Any of these specific examples will make a much more interesting (and manageable) project than, “a company with 1000 employees and hierarchical supervision.”

Note

As this course is an upper-level elective, you are being given a lot of freedom in terms of how you tackle this project. In exchange, you also have a lot of responsibility to demonstrate your hard work adequately to your instructor. As such, there are tasks in this assignment that require you to discuss your code in detail. Your discussion should closely align to, and refer to, your specific implementation. Do not claim that your code does something that you know it does not (see the Academic Integrity Policy).

Your submission should demonstrate two main criteria:

Technical depth: What is the intellectual merit of this project? Demonstrate that you achieved something sufficiently challenging.

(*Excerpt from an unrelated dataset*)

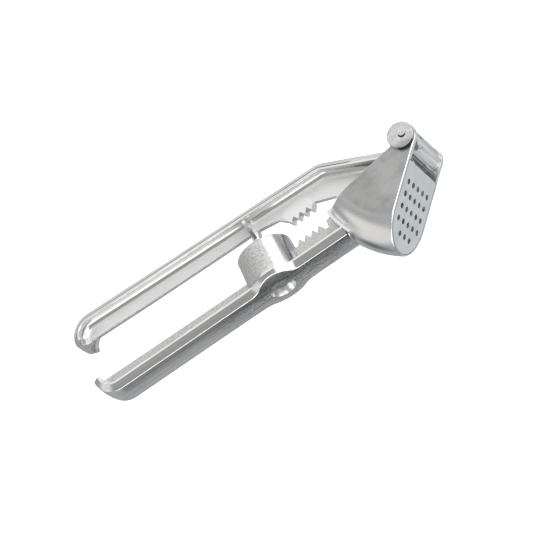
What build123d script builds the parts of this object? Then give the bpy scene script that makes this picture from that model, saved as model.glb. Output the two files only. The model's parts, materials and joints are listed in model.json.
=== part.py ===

Relevance: What are the privacy impacts of this project? Demonstrate what you learned by completing it and why it is meaningful.

You may use any programming language and library functions that you prefer, but you must ensure that your choice of language/library does not prevent you from demonstrating sufficient technical depth. This is a (more than) 2-week project in an upper-level technical course; if you satisfy the requirements in only 4 lines of code, you’re probably using a library function that has reduced the technical depth of your particular contributions. Show us that you’ve thought hard about this problem and mitigations, and that you learned something valuable about timing attacks and implementing ways around them. If you need help deciding whether something should be permitted, contact your instructor.

Submission

Submit your writeup as the only PDF file within the report subdirectory. Your submission should be committed and pushed before the deadline above. Any relevant code should also be discussed and included in your commit.